И у Тибулла, и у Проперция были стихи-монологи перед запертой дверью возлюбленной, но у тех дверь была поводом, а любовь — темой, у Овидия же дверь и привратник сами становятся темой; и когда все вариации этой темы исчерпаны, поэт с патетическими восклицаниями удаляется прочь, вместо того чтобы коченеть на пороге до зари, как полагалось элегическому любовнику. Гипербола оборачивается иронией. Понятно, что непосредственная лирическая искренность исчезает из этих стихов: сам образ героини поэта Коринны настолько неопределен, что уже для современников не связывался ни с какой реальной женщиной. Это значило, что инерция мощного толчка, данного элегии Катуллом, уже иссякла, и субъективная элегия вновь становится объективной.
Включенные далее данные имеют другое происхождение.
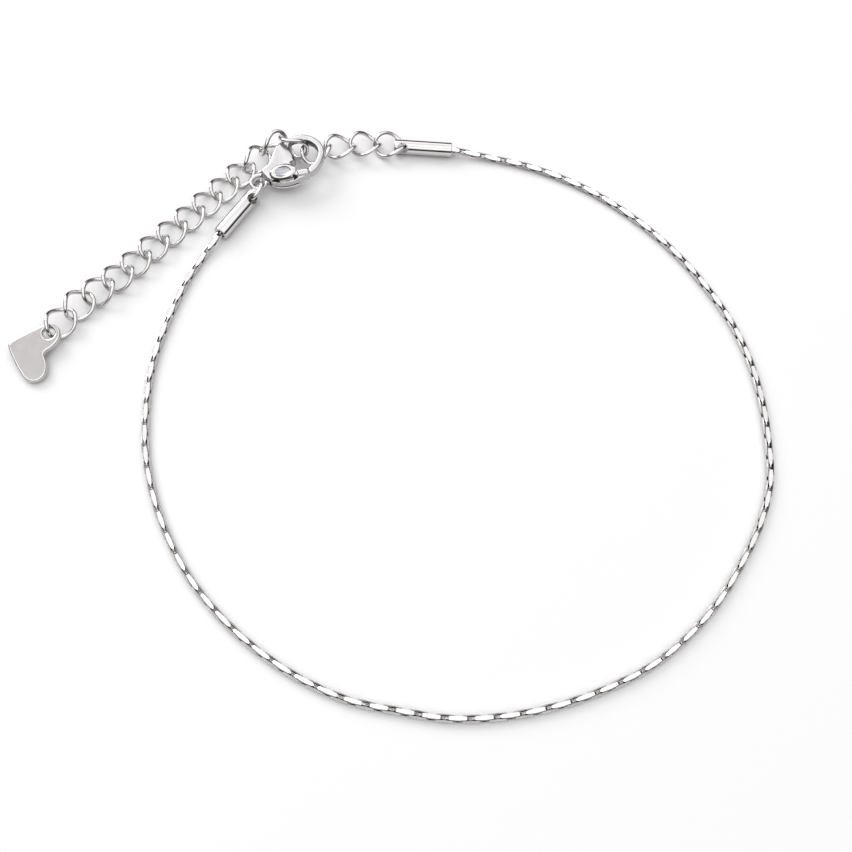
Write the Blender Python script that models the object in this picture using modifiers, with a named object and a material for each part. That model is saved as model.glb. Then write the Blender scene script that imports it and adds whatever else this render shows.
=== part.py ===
"""A steel chain anklet, laid out as it rests on a table.

A fine chain runs round the ankle between two plain end tubes. A small ring holds a lobster clasp
on the left tube. A curb extender chain starts in the right tube, passes under the clasp's arch,
is hooked by the clasp and ends in a heart tag. Units are metres and +Z is up.
"""
import math

import bmesh
import bpy
import numpy as np
from mathutils import Matrix, Vector

OBJECT_NAME = "anklet"

# Fine chain, whose solid here is a plain strand of its outer diameter
CHAIN_DIAMETER = 0.00086
CHAIN_POINTS = 78

# End tubes
TUBE_DIAMETER = 0.00186
TUBE_LENGTH = 0.0074
TUBE_BORE_DEPTH = 0.0046
TUBE_BORE_CLEARANCE = 0.00013
TUBE_HOLE_DIAMETER = 0.0014
RIGHT_HOLE_INSET = 0.0011
LEFT_HOLE_INSET = 0.0013
TUBE_EDGE_ROUNDING = 0.00012
CHAIN_END_MARGIN = 0.0006

# Extender chain
LINK_WIRE = 0.0005
LINK_LENGTH = 0.0044
LINK_WIDTH = 0.0038
LINK_PITCH = 0.003
LINK_TWIST = math.radians(-45)
LINK_COUNT = 18
LINK_SEGMENTS = 16
FIRST_LINK_SLACK = 0.00028

# Ring between the left tube and the clasp
RING_WIRE = 0.0005
RING_SEGMENTS = 20
RING_TILT = math.radians(50)
RING_PAST_HOLE = 0.0002
RING_PAST_EYE = 0.00015

# Clasp
CLASP_THICKNESS = 0.0019
CLASP_EDGE_ROUNDING = 0.0003
ARCH_THICKNESS = 0.00115
ARCH_TAPER_FROM = 0.0042
ARCH_TAPER_TO = 0.0058
CLASP_HEADING = math.radians(39)
CLASP_PITCH = math.radians(8)
EYE_RADIUS = 0.001
EYE_WIRE = 0.00056
PIVOT = (0.0017, -0.0010)
PIN_RADIUS = 0.00027
CUT_REACH = 0.0045
LEVER_HEEL = 0.0006
LEVER_THICKNESS = 0.0008
LEVER_CLEARANCE = 0.0001
GATE_THICKNESS = 0.0015
GATE_REACH = 0.0044
GATE_FROM = 0.0029
GATE_ANGLE = math.radians(-22.5)
GATE_WIDTH = 0.0008
GATE_SWING = math.radians(20)
GATE_ROOM = math.radians(14)
GATE_ROUNDING = 0.0002
LEVER_ROUNDING = 0.00008
PAD_LENGTH = 0.0034
PAD_WIDTH = 0.0021
PAD_THICKNESS = 0.00042
PAD_DISH = 0.00018
PAD_CENTRE = (0.00293, -0.00137, 0.00128)
PAD_LEAN = math.radians(12)
PAD_DISH_LENGTH = 0.0027
PAD_DISH_WIDTH = 0.0016
WEB_LENGTH = 0.0017
WEB_WIDTH = 0.00035
WEB_PLACE = (-0.0006, -0.0009)

# Heart tag
TAG_THICKNESS = 0.0008
TAG_EDGE_ROUNDING = 0.0002
TAG_HOLE_DIAMETER = 0.0014
TAG_HOLE = (0.0004, -0.0025)
TAG_HEADING = math.radians(171)
TAG_ROLL = math.radians(8)

# Places on the table
RIGHT_TUBE_HEADING = math.radians(3)
LEFT_TUBE_HEADING = math.radians(243)
LEFT_TUBE_PITCH = math.radians(2.1)
RIGHT_TUBE_END = (-0.0031, 0.0356)
LEFT_TUBE_END = (-0.0194, 0.0258, 0.0012)
CLASP_EYE = (-0.0192, 0.0272, 0.00155)
TAG_NOTCH = (-0.0397, 0.0001)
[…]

В «Героинях» Овидий опять пишет о любви, но уже не от своего лица — это сборник посланий от лица мифологических героинь к отсутствующим героям (Пенелопа — Одиссею, Ариадна — Тесею и т. д.); и здесь Овидий не был открывателем, подобное послание было среди элегий Проперция. Но Овидий с мастерством ритора сумел развить до предела все лирические мотивы такого сюжета, и в 15 посланиях 15 раз дать их различные комбинации, ни разу не повторившись. В «Науке любви» и «Лекарстве от любви» Овидий вновь пишет о любви и вновь не о своей: это дидактическая поэма о любви вообще, вершина овидиевской иронии (самый план поэмы копирует план учебника риторики: нахождение — разработка — усвоение: как найти, как завоевать, как удержать женщину), а вместе с тем вершина овидиевского бытового «реализма» (условный фон элегии окончательно уступает здесь место жизненному фону современного Рима) и вершина овидиевской эротики (описания радостей любви, достаточно яркие уже в элегиях, достигают здесь полной откровенности). И в этом жанре до Овидия существовали дидактические поэмы о пустяках, вроде игры в мяч или волчок, существовали изложения науки любви в греческой прозе, но сделать из этого блестящую картину римской светской жизни и блестящее издавательство над литературными канонами мог лишь Овидий.